With the sensitizing that was aimed at in our study with respect to the role played by value-preserving, top–down equivalence transformations in the rewriting of equalities, we conjecture that these students will be better prepared for algebra. Moreover, we dare to add that the students’ numerical and computational knowledge, which underpinned their interpretations of the sameness of the structurally-based equivalence transformations that they carried out with numerical equalities, may also be key to controlling the equivalence transformations that they will be called upon to engage with in their later introduction to the alpha-numeric expressions and equations of algebra.

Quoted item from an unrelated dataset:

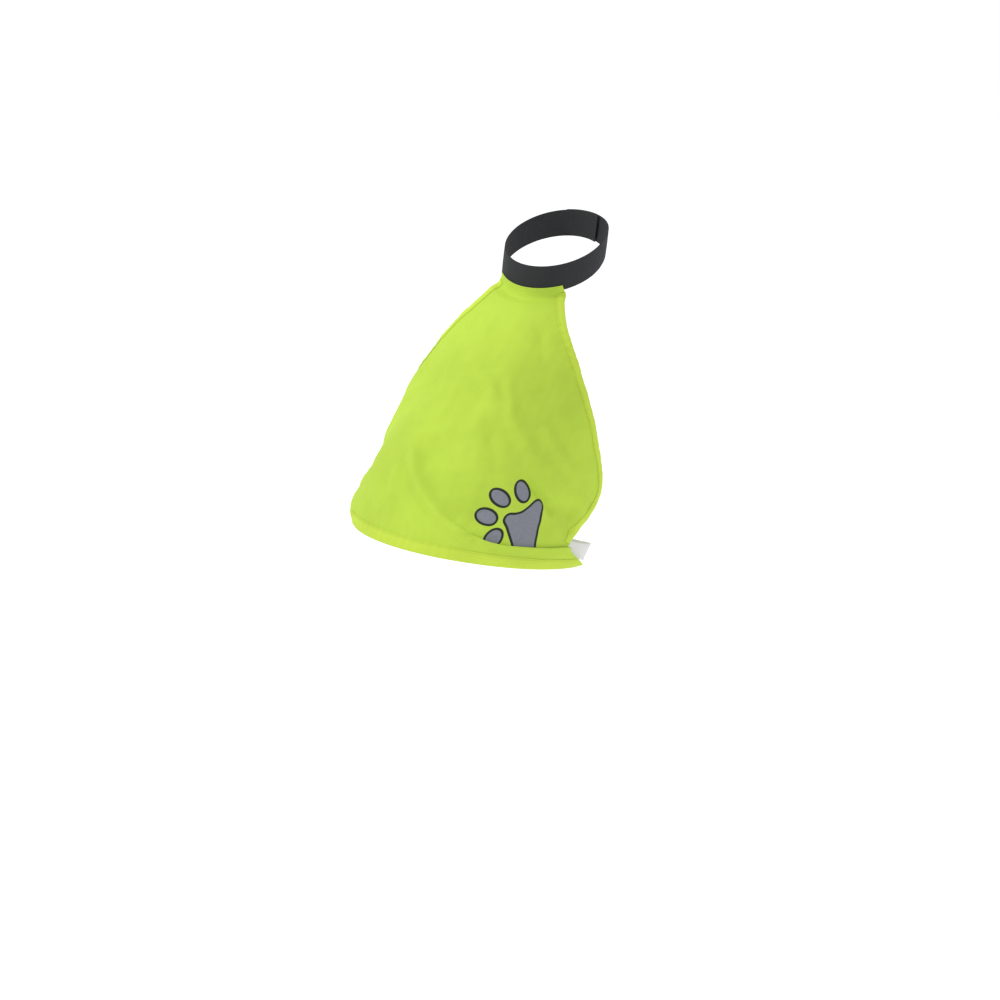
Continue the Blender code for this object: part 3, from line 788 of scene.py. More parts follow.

In closing, we point to one of the limitations of our study in that the equalities involved only addition operations. Previous research, for example, that of Herscovics and Linchevski (1991), has shown how equalities that contain both additions and subtractions are more difficult to parse for students of this age. In their study, students were seen to compose part of the expression 237 + 89–89 + 67–92 + 92 into 237 + 89–89 + 67–184. Had we included equalities containing expressions such as these in our study, it could have been much more difficult for the students to relate the (possibly incorrect) transformations they carried out on one side of the equality with equivalent transformations to be carried out on the other side so as to yield an equality that was an identity. So, what might be considered a limitation was really a blessing. It helped with the students’ coming to develop a structural orientation to equality transformations that they justified in terms of sameness, as well as leading to insights on the part of the researchers regarding one small facet of students’ early algebraic thinking.